◆ Material supplied:
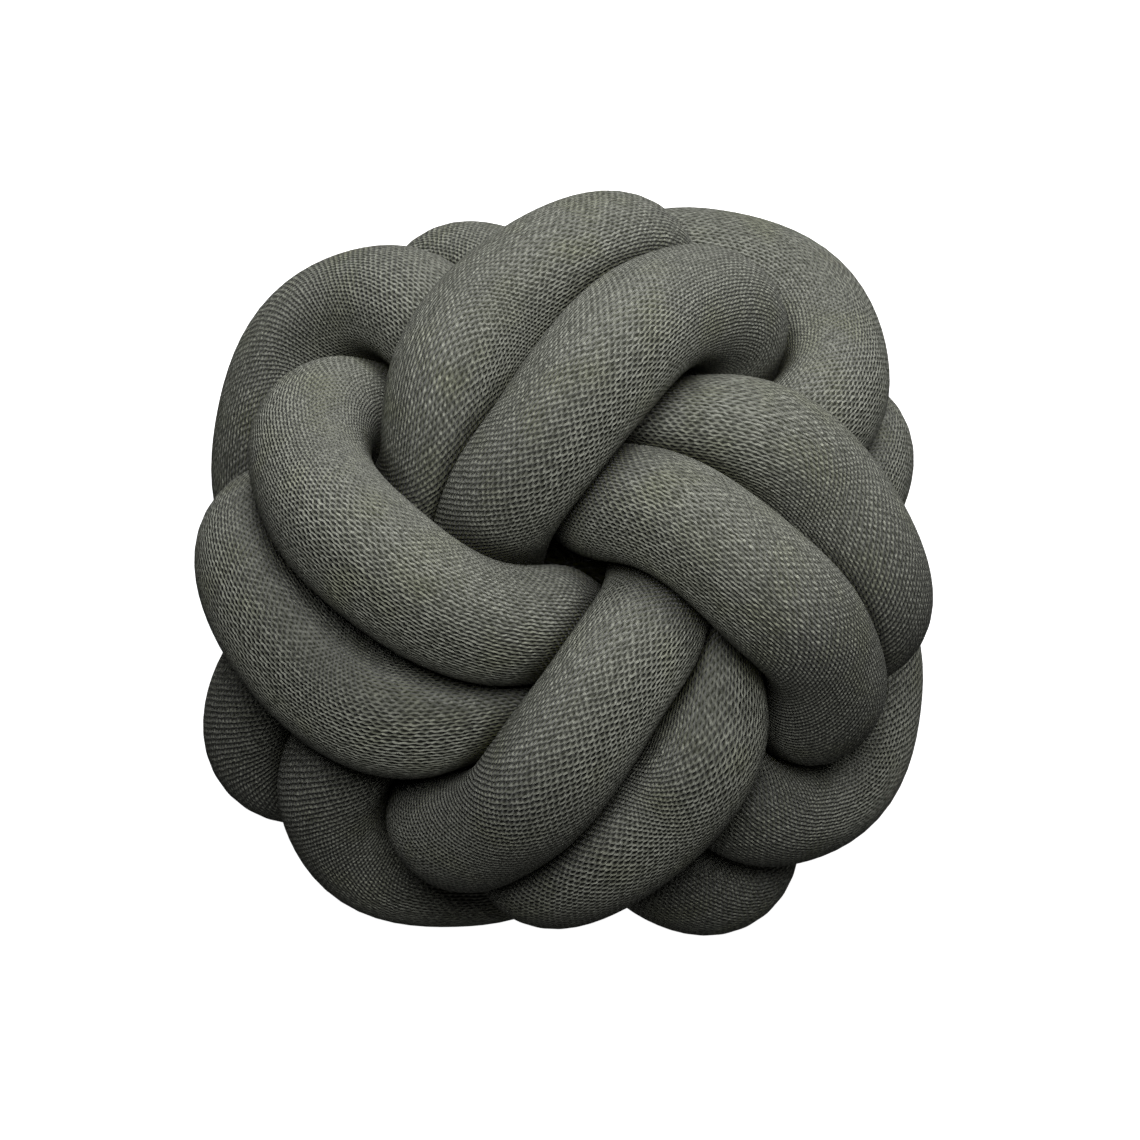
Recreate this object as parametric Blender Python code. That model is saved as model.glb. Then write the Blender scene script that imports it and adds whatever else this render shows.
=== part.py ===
"""A knot cushion: one long stuffed tube of knitted cloth, tied twice round into a ball.

The knot has three leads and four bights. From above, four arms go round like a pinwheel, each one
over the next, and the back has the same pinwheel turned over. The tube makes the whole round twice,
so every arm is a pair of strands, an inner one and an outer one. A pass is the tube's way over one
face: in from the rim, under a neighbouring arm, past the middle, over the next arm and down at the
rim again. A strand that is the inner one on the front is the outer one on the back, and the other
way round. Metres and degrees. The cushion lies on its back, and its front looks up along +Z.
"""
import math

import bpy
import numpy as np

MILLIMETRE = 0.001

# The stuffed tube
TUBE_RADIUS = 0.0270
TUBE_SIDES = 16
RINGS = 350
END_ROUNDING = 0.020
END_BLUNTNESS = 0.97
SOFT_END = 0.014

# How strands press on each other
STRAND_GAP = 0.0022
SQUASH_SOFTNESS = 7.0
CORE_SWELL = 2.4
SAME_STRAND = 0.085
RESTING_PRESS = 0.006

# How finely the tube's middle line is worked out, and then compared with itself
LINE_POINTS = 12000
PRESSING_POINTS = 1500
LEAST_FACING = 0.000001

# The knot's rounds
ARMS = 4
TURN_TO_NEXT_ARM = -270.0
TURN_TO_BACK = -135.0
INNER = 0
OUTER = 1
FRONT = 1
BACK = -1

# One pass from rim to rim, in even steps. For the inner and then the outer strand of the pair: its
# turn about the upright axis in degrees, its reach from that axis and its height over the ball's
# middle, both in millimetres.
PASS = (
    # inner turn, reach, height; outer turn, reach, height
    (122, 95, 19, 92, 82, 12),
    (116, 53, 28, 72, 67, 30),
    (82, 32, 59, 54, 69, 54),
    (33, 43, 90, 36, 89, 63),
    (-5, 79, 92, 21, 104, 53),
    (-17, 104, 60, 6, 117, 41),
    (-29, 114, 18, -7, 123, 9),
)
STEPS = len(PASS)

# The tied ball isn't even. Once, twice and three times round it swells and draws in, as a share of
# its reach, and its arms lead or lag, in degrees.
UNEVEN = (
    # times round, swell towards +X, swell towards +Y, lead towards +X, lead towards +Y
    (1, -0.043, 0.002, -3.2, -1.9),
    (2, 0.002, 0.011, 0.8, 1.2),
    (3, -0.005, -0.011, -0.8, -0.9),
)
CALM_MIDDLE = 0.0245
# Its weight spreads the back half out, most at this height.
BACK_SPREAD = 0.30
SPREAD_HEIGHT = -0.065
SPREAD_DEPTH = 0.036
# Where the inner strands come up from the back to the rim, two arms stand out and two are drawn in,
# as a share of their reach. The second tuple says how far each row of a pass follows.
RIM_SWELL = (0.03, 0.04, -0.08, -0.09)
RIM_FOLLOW = (0.0, 0.0, 0.0, 0.0, 0.5, 1.0, 1.0)

COLLECTION_NAME = "knot_cushion"
OBJECT_NAME = "knotted_tube"
KNIT_COLOUR = (0.075, 0.080, 0.068, 1.0)
KNIT_ROUGHNESS = 0.95


def clear_scene():
    for thing in list(bpy.data.objects):
        bpy.data.objects.remove(thing, do_unlink=True)


def pass_stations(strand, side, turned, rim_swell):
    """The stations of one strand of a pair, over the front or the back."""
    stations = []
    for row, follow in zip(PASS, RIM_FOLLOW):
        turn, reach, height = row[3 * strand:3 * strand + 3]
        angle = math.radians(turn + turned)
        swollen = reach * (1.0 + rim_swell * follow)
        stations.append((swollen * math.cos(angle), swollen * math.sin(angle), side * height))
    return stations


def round_stations(front_strand):
    """One closed round: a pass over the front and one over the back for each arm, in millimetres."""
    stations = []
    for arm in range(ARMS):
        turned = arm * TURN_TO_NEXT_ARM
        stations += pass_stations(front_strand, FRONT, turned, 0.0)
        if front_strand == INNER:
            stations += pass_stations(OUTER, BACK, turned + TURN_TO_BACK, 0.0)
        else:
            stations += pass_stations(INNER, BACK, turned + TURN_TO_BACK, RIM_SWELL[arm])
    return stations


def tube_stations():
    """Both rounds as one open line, in metres.

    The tube starts and ends under an arm at the back. There it also shifts from the first round's
    lane to the second's, by way of the middle between them.
    """
    first = round_stations(front_strand=INNER)
    second = round_stations(front_strand=OUTER)
    crossing = len(first) - STEPS + 1
    under_arm = first[crossing - 1:crossing + 1] + second[crossing:crossing + 2]
    shift = np.mean(under_arm, axis=0)
    first_round = first[crossing:] + first[:crossing]
    second_round = second[crossing + 1:] + second[:crossing + 1]
    return np.array(first_round + [tuple(shift)] + second_round) * MILLIMETRE


def smooth_line(stations, count):
    """A natural cubic spline through the stations."""
    last = len(stations) - 1
    system = np.eye(last + 1)
    bend = np.zeros_like(stations)
    for row in range(1, last):
        system[row, row - 1:row + 2] = (1.0, 4.0, 1.0)
        bend[row] = 6.0 * (stations[row + 1] - 2.0 * stations[row] + stations[row - 1])
    bend = np.linalg.solve(system, bend)
    at = np.linspace(0.0, last, count)
    cell = np.minimum(at.astype(int), last - 1)
    after = (at - cell)[:, None]
    before = 1.0 - after
    straight = before * stations[cell] + after * stations[cell + 1]
    curved = (before**3 - before) * bend[cell] + (after**3 - after) * bend[cell + 1]
    return straight + curved / 6.0


def made_uneven(line):
    """The line on the real, uneven ball, whose back half is spread out."""
    reach = np.hypot(line[:, 0], line[:, 1])
    angle = np.arctan2(line[:, 1], line[:, 0])
    height = line[:, 2]
    swell = BACK_SPREAD * np.exp(-((height - SPREAD_HEIGHT) / SPREAD_DEPTH)**2)
    lead = np.zeros_like(reach)
    for times, swell_x, swell_y, lead_x, lead_y in UNEVEN:
        swell += swell_x * np.cos(times * angle) + swell_y * np.sin(times * angle)
        lead += lead_x * np.cos(times * angle) + lead_y * np.sin(times * angle)
    away = reach**2 / (reach**2 + CALM_MIDDLE**2)
    reach = reach * (1.0 + swell * away)
    angle = angle + np.radians(lead) * away
    return np.stack([reach * np.cos(angle), reach * np.sin(angle), height], axis=1)


def even_steps(line, count):
    """Points at even lengths along the line, and those lengths."""
    steps = np.linalg.norm(np.diff(line, axis=0), axis=1)
    length = np.concatenate([[0.0], np.cumsum(steps)])
    at = np.linspace(0.0, length[-1], count)
    points = np.stack([np.interp(at, length, line[:, axis]) for axis in range(3)], axis=1)
    return points, at


def unit(vectors):
    return vectors / np.linalg.norm(vectors, axis=-1, keepdims=True)


def ring_rays(centres, sides):
    """Rays from each centre out round the tube, which don't twist along it."""
    along = unit(np.gradient(centres, axis=0))
    across = np.zeros_like(centres)
    start = np.cross(along[0], (0.0, 0.0, 1.0))
    for index, direction in enumerate(along):
        start = unit(start - direction * np.dot(start, direction))
        across[index] = start
    upward = np.cross(along, across)
    angle = np.linspace(0.0, 2.0 * math.pi, sides, endpoint=False)
    cosine = np.cos(angle)[None, :, None]
    sine = np.sin(angle)[None, :, None]
    return cosine * across[:, None] + sine * upward[:, None]


def ray_lengths(centres, at, rays, line, line_at):
    """How far the stuffing reaches along each ray.

    A free tube is round. Towards the core it swells into the space that is left there, and against
    another strand it stops half way, where the two press flat on each other. Only the firm part of
    the line presses, without the tube's soft ends.
    """
    middle = line.mean(axis=0)
    lengths = np.zeros(rays.shape[:2])
    for ring, centre in enumerate(centres):
        offset = line[np.abs(line_at - at[ring]) > SAME_STRAND] - centre
        distance = np.linalg.norm(offset, axis=1)
        towards = np.maximum(rays[ring] @ offset.T, LEAST_FACING)
        wall = np.min(distance * (distance - STRAND_GAP) / (2.0 * towards), axis=1)
        inward = np.maximum(0.0, -rays[ring] @ unit(centre - middle))
        free = TUBE_RADIUS * (1.0 + CORE_SWELL * inward**2)
        lengths[ring] = (free**-SQUASH_SOFTNESS + wall**-SQUASH_SOFTNESS)**(-1.0 / SQUASH_SOFTNESS)
    return lengths


def end_rounding(at):
    """The share of its full size that each ring has: the two hidden ends are drawn in round."""
    from_end = np.minimum(at - at[0], at[-1] - at)
    share = np.clip(1.0 - from_end / END_ROUNDING, 0.0, END_BLUNTNESS)
    return np.sqrt(1.0 - share**2)


def set_on_its_back(points):
    """Press the lowest stuffing flat on the surface, at height 0, and centre the box over it."""
    surface = points[:, 2].min() + RESTING_PRESS
    points[:, 2] = np.maximum(points[:, 2], surface) - surface
    points[:, :2] -= (points[:, :2].min(axis=0) + points[:, :2].max(axis=0)) / 2.0
    return points


def tube_faces():
    """Quads between neighbouring rings, and one face over each end."""
    faces = []
    for ring in range(RINGS - 1):
        for side in range(TUBE_SIDES):
            here = ring * TUBE_SIDES
            after = (side + 1) % TUBE_SIDES
            faces.append((here + side, here + after, here + TUBE_SIDES + after, here + TUBE_SIDES + side))
    last = (RINGS - 1) * TUBE_SIDES
    faces.append(tuple(range(TUBE_SIDES - 1, -1, -1)))
    faces.append(tuple(range(last, last + TUBE_SIDES)))
    return faces


def tube_mesh():
    line = made_uneven(smooth_line(tube_stations(), LINE_POINTS))
    line, line_at = even_steps(line, PRESSING_POINTS)
    centres, at = even_steps(line, RINGS)
    rays = ring_rays(centres, TUBE_SIDES)
    firm = np.minimum(line_at, line_at[-1] - line_at) > SOFT_END
    lengths = ray_lengths(centres, at, rays, line[firm], line_at[firm]) * end_rounding(at)[:, None]
    points = (centres[:, None] + rays * lengths[:, :, None]).reshape(-1, 3)
    mesh = bpy.data.meshes.new(OBJECT_NAME)
    mesh.from_pydata(set_on_its_back(points).tolist(), [], tube_faces())
    mesh.shade_smooth()
    return mesh


def knit_material():
    material = bpy.data.materials.new("knitted_cloth")
    material.use_nodes = True
    shader = material.node_tree.nodes["Principled BSDF"]
    shader.inputs["Base Color"].default_value = KNIT_COLOUR
    shader.inputs["Roughness"].default_value = KNIT_ROUGHNESS
    shader.inputs["Metallic"].default_value = 0.0
    return material


def main():
    clear_scene()
    collection = bpy.data.collections.new(COLLECTION_NAME)
    bpy.context.scene.collection.children.link(collection)
    mesh = tube_mesh()
    mesh.materials.append(knit_material())
    collection.objects.link(bpy.data.objects.new(OBJECT_NAME, mesh))


main()
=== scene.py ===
# %% [markdown]
# # A knot cushion in plain knitted cloth
#
# The real thing is one long knitted tube, filled with fibre and tied twice round into a ball. The
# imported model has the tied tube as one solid. This lesson dresses it: it makes the same tube again
# with finer rings, lays knitted rows along it, and lights it as a studio would for a catalogue.
# Lengths are in metres, unless a comment says otherwise. The front of the knot looks up along Z.

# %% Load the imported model
import math

import bpy
import numpy as np
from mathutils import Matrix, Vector


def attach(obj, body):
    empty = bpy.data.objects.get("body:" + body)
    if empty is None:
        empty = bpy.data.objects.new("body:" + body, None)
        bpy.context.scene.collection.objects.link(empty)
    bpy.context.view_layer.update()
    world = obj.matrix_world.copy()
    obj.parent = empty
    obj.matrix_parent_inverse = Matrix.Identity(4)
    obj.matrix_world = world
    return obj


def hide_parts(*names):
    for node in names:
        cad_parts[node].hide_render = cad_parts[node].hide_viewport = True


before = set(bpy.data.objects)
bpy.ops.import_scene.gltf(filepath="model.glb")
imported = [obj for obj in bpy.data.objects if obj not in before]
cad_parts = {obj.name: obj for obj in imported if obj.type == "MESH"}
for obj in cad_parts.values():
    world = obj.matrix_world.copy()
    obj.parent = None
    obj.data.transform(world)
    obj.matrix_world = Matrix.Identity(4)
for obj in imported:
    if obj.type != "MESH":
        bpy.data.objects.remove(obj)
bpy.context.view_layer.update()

# %% [markdown]
# ## One pass of the knot
#
# The knot has three leads and four bights. A pass is the tube's way over one face, from rim to rim.
# Each arm of the pinwheel is a pair of strands, so a row holds an inner and an outer strand: its
# turn in degrees, and its reach and height in millimetres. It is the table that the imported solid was
# made from. Points could be placed one by one along the whole tube instead, but every other pass is
# a turned copy of this one, which keeps the table short and the knot true.

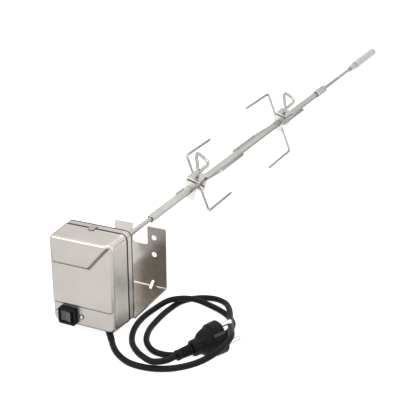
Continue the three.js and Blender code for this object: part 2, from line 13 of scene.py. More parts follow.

◆ Task requirements: Above are the records; print exactly the lines from the line with "return material" to the line with "bpy.data.objects.remove(obj)", including both, and nothing else.

◆ Exercise output:
    return material


def main():
    clear_scene()
    collection = bpy.data.collections.new(COLLECTION_NAME)
    bpy.context.scene.collection.children.link(collection)
    mesh = tube_mesh()
    mesh.materials.append(knit_material())
    collection.objects.link(bpy.data.objects.new(OBJECT_NAME, mesh))


main()
=== scene.py ===
# %% [markdown]
# # A knot cushion in plain knitted cloth
#
# The real thing is one long knitted tube, filled with fibre and tied twice round into a ball. The
# imported model has the tied tube as one solid. This lesson dresses it: it makes the same tube again
# with finer rings, lays knitted rows along it, and lights it as a studio would for a catalogue.
# Lengths are in metres, unless a comment says otherwise. The front of the knot looks up along Z.

# %% Load the imported model
import math

import bpy
import numpy as np
from mathutils import Matrix, Vector


def attach(obj, body):
    empty = bpy.data.objects.get("body:" + body)
    if empty is None:
        empty = bpy.data.objects.new("body:" + body, None)
        bpy.context.scene.collection.objects.link(empty)
    bpy.context.view_layer.update()
    world = obj.matrix_world.copy()
    obj.parent = empty
    obj.matrix_parent_inverse = Matrix.Identity(4)
    obj.matrix_world = world
    return obj


def hide_parts(*names):
    for node in names:
        cad_parts[node].hide_render = cad_parts[node].hide_viewport = True


before = set(bpy.data.objects)
bpy.ops.import_scene.gltf(filepath="model.glb")
imported = [obj for obj in bpy.data.objects if obj not in before]
cad_parts = {obj.name: obj for obj in imported if obj.type == "MESH"}
for obj in cad_parts.values():
    world = obj.matrix_world.copy()
    obj.parent = None
    obj.data.transform(world)
    obj.matrix_world = Matrix.Identity(4)
for obj in imported:
    if obj.type != "MESH":
        bpy.data.objects.remove(obj)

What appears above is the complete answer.